Funny thing. The Little Woman was not pleased that I boosted the Red Robin glass. Then the other night as I was enjoying the sweet taste of my beverage of choice in a stolen glass, she looks at it and said I should have gotten her one too. Then she mentions how she want’s to go back to the Robin sometime. I don’t know what to make of that.
-Rue. (perplexed)

Like me, Mrs. Rue is a woman who inspires others to pilfer for her. That’s what you should make of that.

She will, however, express disapproval after you have boosted this second glass in her name. This is because she is the Keeper of Morals for the young ones. She may never allow a hint of approval of illicit acts to be displayed, by her, in front of the impressionable Katcha and Soupo–to do so would irretrievable end her standing as the Keeper of Morals, and your children would then begin to act like those boys in Lord of the Flies, and eventually, civilization itself would collapse.

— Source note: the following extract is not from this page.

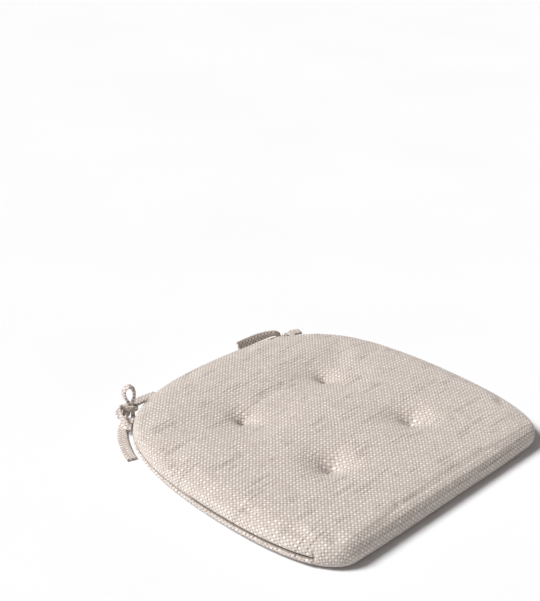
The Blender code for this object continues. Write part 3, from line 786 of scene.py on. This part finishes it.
# ----------------------------------------------------------
# Ties
# Two tapes of the cover's cloth, folded and edge stitched, are sewn into the seam at each
# back corner. One turns back on itself in a bow; the other is wound once round both its
# legs, where all of them are crushed into rolls. Their ends are cut square and lie loose.
TAPE_DROP = 0.0008                  # the tape lies this far below its route, on the floor
TAPE_STEP = 0.0016
TAPE_POWER = 0.55                   # squares up the tape's section
TAPE_CUP = 0.06
TAPE_SIDES = 20
TAPE_WANDER = 0.3                   # its yarns stray less than the cover's
WRAP_LONG = 0.0078                  # half axes of the turn round both legs
WRAP_SHORT = 0.0054
WRAP_RISE = 0.0062                  # travel along the legs in one turn
WRAP_STEPS = 16                     # points in a turn
LEG_OFFSET = 0.0026


def unit(vector):
    """The vector at length one."""
    return np.array(vector, dtype=float) / np.linalg.norm(vector)


def wrap_points(centre, along, across, turns, start):
    """Oval turns about the line along, through centre; across is the long way of the oval."""
    third = np.cross(along, across)
    share = np.linspace(0, 1, round(abs(turns) * WRAP_STEPS) + 1)[:, None]
    angle = start + 2 * math.pi * turns * share
    return (centre + across * WRAP_LONG * np.cos(angle) + third * WRAP_SHORT * np.sin(angle) +
            along * (share - 0.5) * WRAP_RISE * abs(turns)).tolist()


def smooth_route(points):
    """Centripetal Catmull-Rom curve through the points, in steps of about TAPE_STEP, and for
    each point of it the number of the route point it has reached."""
    points = np.array(points, dtype=float)
    knots = np.vstack((2 * points[0] - points[1], points, 2 * points[-1] - points[-2]))
    route, reached = [], []
    for k in range(len(points) - 1):
        before, start, end, after = knots[k:k + 4]
        t1, t2, t3 = np.cumsum([np.linalg.norm(b - a) ** 0.5 for a, b in ((before, start), (start, end),
                                                                       (end, after))])
        steps = max(1, round(np.linalg.norm(end - start) / TAPE_STEP))
        share = np.linspace(0, 1, steps, endpoint=False)
        t = (t1 + (t2 - t1) * share)[:, None]
        a1 = (before * (t1 - t) + start * t) / t1
        a2 = (start * (t2 - t) + end * (t - t1)) / (t2 - t1)
        a3 = (end * (t3 - t) + after * (t - t2)) / (t3 - t2)
        b1 = (a1 * (t2 - t) + a2 * t) / t2
        b2 = (a2 * (t3 - t) + a3 * (t - t1)) / (t3 - t1)
        route.append((b1 * (t2 - t) + b2 * (t - t1)) / (t2 - t1))
        reached.append(k + share)
    return np.vstack((*route, points[-1:])), np.append(np.concatenate(reached), len(points) - 1)


LEFT_KNOT = np.array((-0.1395, 0.1815, 0.0170))
LEFT_ACROSS = unit((-0.700, 0.714, 0.0))
RIGHT_KNOT = np.array((0.1293, 0.1841, 0.0118))
RIGHT_ALONG = unit((-0.897, 0.442, 0.0))
RIGHT_OUT = unit((0.442, 0.897, 0.0))


def left_leg(side, height):
    """A point on the left bow's leg, on the cushion's side (-1) or the outer side (1)."""
    return (*(LEFT_KNOT + LEFT_ACROSS * LEG_OFFSET * side)[:2], height)


def right_leg(along, out, height):
    """A point placed from the right knot, along its legs and outwards from the cushion."""
    return (*(RIGHT_KNOT + RIGHT_ALONG * along + RIGHT_OUT * out)[:2], height)


# Each route: its points, then {point number: (direction of the tape's width, half width,
# half thickness)}, between which all three change evenly
ROOT = (0.757, 0.653, 0.0)
ROUTES = {
    "tie_left_loop": ([
        (-0.1497, 0.1629, 0.0120), (-0.1518, 0.1672, 0.0095), (-0.1500, 0.1712, 0.0050),
        (-0.1450, 0.1745, 0.0030), (-0.1392, 0.1776, 0.0046),
        left_leg(-1, 0.0095), left_leg(-1, 0.0170), left_leg(-1, 0.0245),
        (-0.1355, 0.1785, 0.0340), (-0.1365, 0.1790, 0.0430), (-0.1405, 0.1815, 0.0475),
        (-0.1450, 0.1850, 0.0430), (-0.1450, 0.1860, 0.0340),
        left_leg(1, 0.0245), left_leg(1, 0.0170), left_leg(1, 0.0095),
        (-0.1435, 0.1858, 0.0050), (-0.1465, 0.1915, 0.0030), (-0.1430, 0.1995, 0.0028),
        (-0.1330, 0.2050, 0.0028), (-0.1180, 0.2070, 0.0028), (-0.1000, 0.2075, 0.0028),
        (-0.0800, 0.2060, 0.0028)],
        {0: (ROOT, 0.0058, 0.0011), 2: ((0.1, 0.9, 0.2), 0.0040, 0.0015), 4: ((-0.2, 0.9, 0), 0.0027, 0.0022),
         5: ((0.71, 0.70, 0), 0.0030, 0.0023), 7: ((0.71, 0.70, 0), 0.0032, 0.0022),
         9: ((0.75, 0.65, 0), 0.0042, 0.0013), 10: ((0.60, 0.80, 0), 0.0046, 0.0012),
         12: ((0.05, 1.0, 0), 0.0046, 0.0012), 13: ((0.35, 0.93, 0), 0.0032, 0.0020),
         15: ((0.71, 0.70, 0), 0.0028, 0.0022), 16: ((0.9, 0.3, 0), 0.0030, 0.0020),
         17: ((1.0, 0.1, 0), 0.0044, 0.0014), 18.5: ((0.7, -0.7, 0), 0.0058, 0.0011),
         20: ((0.0, -1.0, 0), 0.0060, 0.0011), 22: ((0.0, -1.0, 0.04), 0.0060, 0.0011)}),
    "tie_left_wrap": ([
        (-0.1607, 0.1534, 0.0120), (-0.1645, 0.1585, 0.0135), (-0.1615, 0.1715, 0.0170),
        (-0.1560, 0.1810, 0.0195), (-0.1500, 0.1862, 0.0203),
        *wrap_points(LEFT_KNOT, np.array((0, 0, -1)), LEFT_ACROSS, -330 / 360, math.radians(-60)),
        (-0.1520, 0.1808, 0.0112), (-0.1585, 0.1752, 0.0070), (-0.1645, 0.1685, 0.0034),
        (-0.1715, 0.1590, 0.0028), (-0.1790, 0.1480, 0.0028), (-0.1860, 0.1350, 0.0028),
        (-0.1920, 0.1225, 0.0028), (-0.1960, 0.1110, 0.0028)],
        {0: (ROOT, 0.0058, 0.0011), 1.5: ((0.4, 0.3, 0.8), 0.0052, 0.0012), 3: ((0, 0, 1), 0.0040, 0.0014),
         5: ((0, 0, 1), 0.0034, 0.0017), 20: ((0, 0, 1), 0.0034, 0.0017),
         22: ((0.4, -0.3, 0.85), 0.0042, 0.0014), 23: ((0.75, -0.50, 0.3), 0.0052, 0.0012),
         24: ((0.82, -0.56, 0), 0.0060, 0.0011), 28: ((0.94, -0.33, 0.04), 0.0060, 0.0011)}),
    "tie_right_loop": ([
        (0.1496, 0.1629, 0.0120), (0.1530, 0.1675, 0.0112), (0.1500, 0.1745, 0.0095),
        right_leg(-0.010, 0, 0.0092), right_leg(-0.005, 0, 0.0092), right_leg(0.005, 0, 0.0092),
        right_leg(0.012, 0.001, 0.0080),
        (0.1080, 0.1960, 0.0040), (0.0960, 0.2000, 0.0030), (0.0885, 0.2050, 0.0030),
        (0.0930, 0.2120, 0.0032), (0.1050, 0.2110, 0.0050), (0.1140, 0.2010, 0.0095),
        right_leg(0.009, 0.001, 0.0138), right_leg(0.004, 0, 0.0144), right_leg(-0.005, 0, 0.0144),
        right_leg(-0.012, 0.001, 0.0143),
        (0.1470, 0.1850, 0.0130), (0.1535, 0.1930, 0.0085), (0.1590, 0.2000, 0.0038),
        (0.1670, 0.2030, 0.0028), (0.1760, 0.1990, 0.0028)],
        {0: ((0.757, -0.653, 0), 0.0058, 0.0011), 1: ((0.9, -0.1, 0), 0.0050, 0.0013),
         2: ((0.6, 0.8, 0), 0.0034, 0.0018), 3: ((0.442, 0.897, 0), 0.0030, 0.0022),
         6: ((0.442, 0.897, 0), 0.0030, 0.0022), 8: ((0.5, 0.8, 0), 0.0036, 0.0014),
         9: ((0.98, 0.2, 0), 0.0034, 0.0015), 10: ((0.5, -0.8, 0), 0.0034, 0.0015),
         11.5: ((-0.6, -0.7, 0), 0.0034, 0.0016), 13: ((-0.442, -0.897, 0), 0.0030, 0.0022),
         15: ((-0.442, -0.897, 0), 0.0030, 0.0022), 16: ((-0.1, -1.0, 0), 0.0034, 0.0020),
         17: ((0.5, -0.8, 0), 0.0044, 0.0014), 19: ((0.77, -0.63, 0), 0.0058, 0.0011),
         20: ((0.1, -1.0, 0), 0.0060, 0.0011), 21: ((-0.4, -0.9, 0.04), 0.0060, 0.0011)}),
    "tie_right_wrap": ([
        (0.1607, 0.1534, 0.0120), (0.1655, 0.1585, 0.0100), (0.1655, 0.1700, 0.0045),
        (0.1580, 0.1830, 0.0030), (0.1470, 0.1905, 0.0036),
        *wrap_points(RIGHT_KNOT, RIGHT_ALONG, np.array((0, 0, 1)), -410 / 360, math.radians(120)),
        (0.1220, 0.1930, 0.0205), (0.1110, 0.1985, 0.0205), (0.0960, 0.2030, 0.0190),
        (0.0800, 0.2055, 0.0175), (0.0640, 0.2065, 0.0165)],
        {0: ((0.757, -0.653, 0), 0.0058, 0.0011), 1.5: ((0.95, -0.1, 0), 0.0054, 0.0012),
         3: ((0.6, 0.75, 0), 0.0046, 0.0013), 4: ((0.1, 0.8, 0.2), 0.0036, 0.0016),
         5: ((-0.897, 0.442, 0), 0.0033, 0.0017), 21: ((-0.897, 0.442, 0), 0.0033, 0.0017),
         24: ((0, 0.35, 0.93), 0.0038, 0.0016), 26: ((0, 0.45, 0.88), 0.0056, 0.0011),
         28: ((0, 0.45, 0.88), 0.0060, 0.0011)}),
}

tie_finish = woven("tie_tape_cloth", TAPE_WANDER)
for name, (route_points, sizes_at) in ROUTES.items():
    route, reached = smooth_route(route_points)
    keys = list(sizes_at)
    directions, half_widths, half_thicks = zip(*sizes_at.values())
    facing = np.column_stack([np.interp(reached, keys, part) for part in zip(*directions)])
    half_width = np.interp(reached, keys, half_widths)
    half_thick = np.interp(reached, keys, half_thicks)
    tape = swept(f"{name}_tape", route - [0, 0, TAPE_DROP], facing, half_width, half_thick,
                 TAPE_POWER, TAPE_SIDES, TAPE_CUP)
    tape.data.materials.append(tie_finish.material)
    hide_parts(name)
    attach(tape, "root")


# ----------------------------------------------------------
# Studio
# A pale floor swept up into a wall all round, and a broad soft light.
EYE = (-0.9153, -0.8078, 0.7724)
TURN, RISE, ROLL = (math.radians(degrees) for degrees in (-45.7, 26.01, 1.07))
LENS_MM = 71.9
SENSOR_MM = 36.0
SWEEP_FLAT = 9.0                    # radius of the flat floor
SWEEP_ROUND = 1.5                   # radius of its curve up into the wall
SWEEP_WALL = 0.3
SWEEP_STEPS = 64
PALE_FLOOR = (0.92, 0.94, 0.97, 1)
DULL_FLOOR = (0.88, 0.90, 0.93, 1)
KEY_POWER = 4.0
KEY_COLOUR = (1.0, 0.985, 0.975)
KEY_SPREAD = math.radians(22)
KEY_TURN = (math.radians(42), 0.0, math.radians(-126))
SURROUND = 0.15
SURROUND_COLOUR = (1.0, 0.89, 0.79, 1)

camera = bpy.data.objects.new("camera", bpy.data.cameras.new("camera"))
camera.data.lens = LENS_MM
camera.data.sensor_width = SENSOR_MM
camera.location = EYE
camera.rotation_euler = (math.pi / 2 - RISE, 0.0, TURN)
camera.rotation_euler = (camera.rotation_euler.to_matrix() @ Matrix.Rotation(ROLL, 3, "Z")).to_euler()
bpy.context.scene.collection.objects.link(camera)
bpy.context.scene.camera = camera

# The floor is a profile turned round the upright axis: flat, a quarter circle and a low wall
bend = np.linspace(0, math.pi / 2, 13)
profile = np.vstack(([[0.01, 0], [1, 0]], np.column_stack((SWEEP_FLAT + SWEEP_ROUND * np.sin(bend),
                                                          SWEEP_ROUND * (1 - np.cos(bend)))),
                     [[SWEEP_FLAT + SWEEP_ROUND, SWEEP_ROUND + SWEEP_WALL]]))
turn = np.linspace(0, 2 * math.pi, SWEEP_STEPS, endpoint=False)
ring = np.stack((np.outer(profile[:, 0], np.cos(turn)), np.outer(profile[:, 0], np.sin(turn)),
                 np.outer(profile[:, 1], np.ones(SWEEP_STEPS))), -1).reshape(-1, 3)
numbers = np.arange(len(ring)).reshape(-1, SWEEP_STEPS)
floor = mesh_object("floor_sweep", ring, band(numbers).tolist() + [numbers[0].tolist()])
floor_finish = Finish("pale_floor", Roughness=0.9)
mottle = floor_finish.noise(floor_finish.node("TexCoord", output=3), 3.0)
floor_finish.shade(Base_Color=floor_finish.mix(mottle, DULL_FLOOR, PALE_FLOOR))
floor.data.materials.append(floor_finish.material)

# Broad soft key from the left and from the side of the cushion's back; pale even surround
key = bpy.data.objects.new("key", bpy.data.lights.new("key", "SUN"))
key.data.energy = KEY_POWER
key.data.angle = KEY_SPREAD
key.data.color = KEY_COLOUR
key.rotation_euler = KEY_TURN
bpy.context.scene.collection.objects.link(key)
world = bpy.data.worlds.new("surround")
world.use_nodes = True
world.node_tree.nodes["Background"].inputs["Color"].default_value = SURROUND_COLOUR
world.node_tree.nodes["Background"].inputs["Strength"].default_value = SURROUND
bpy.context.scene.world = world
bpy.context.scene.view_settings.view_transform = "Standard"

And do not think that you, as Father and supposed Role Model, can make up of the fall of the Keeper of Morals. The Role Model, as important as that position is in the development of children, is not equal to the task of Keeper of the Morals. Kind of like the difference between the manager and the assistant manager at Denny’s. One is a pure light, the other, in comparison, a dim bulb.

I have an assortment of restaurant glasses, but the piece de resistance is, without a doubt, my matched pair of thick, clear, beer pitchers from a local establishment.

It’s popular with our work crowd (after work, that is… there’s a place closer to work where we drink during the work day). I bring a backpack to work. I’ll leave it to the reader to connect the dots.

If I ever manage to pull of the miracle of stealing a keg, I could throw a party in which I server stolen beer out of stolen pitchers into stolen glasses sitting on stolen coasters. Anyone have ideas on how to steal a keg, or is that too much of a hijack?

I think we have to draw the line at keg stealing. I mean Rue already lifted a restaurant glass and possibly a five gallon bucket of pickles and a mountain bike. Others have admitted to much thiefage (that’s for FCM) either personally or on their behalf. We need to maintain at least a pretense of morality people!

-swampbear (lifting Coleridge 78’s backpack as he leaves the thread)

Rue DeDay, s.f.

(from Beany Malone)

swampbear, you cracked me up! thiefage - heh But if I see you reach for my fanny pack, I’ll hafta swat you with the thick plastic ruler that’s sitting on my desk. You won’t like it - I promise you!

Sorry, I’ve already swiped the ruler.

I want to know why I’m a neighborhood in San Francisco and who this “Beany Malone” character is. Not some hard-bolied detective with the goods on me and about to drop the hammer, I hope.

Now I’m living in fear. It’s the wages of theft! Crie doesn’t pay! Eat you vegetables! Stay in school! Listen to your Mum for goodness’ sake!

Mothers must be keepers of the morals because if you left fathers to keep them they would be lost the very first day. The morals would be under the fridge or in some box in the basement or under a floormat in the car never to be seen again.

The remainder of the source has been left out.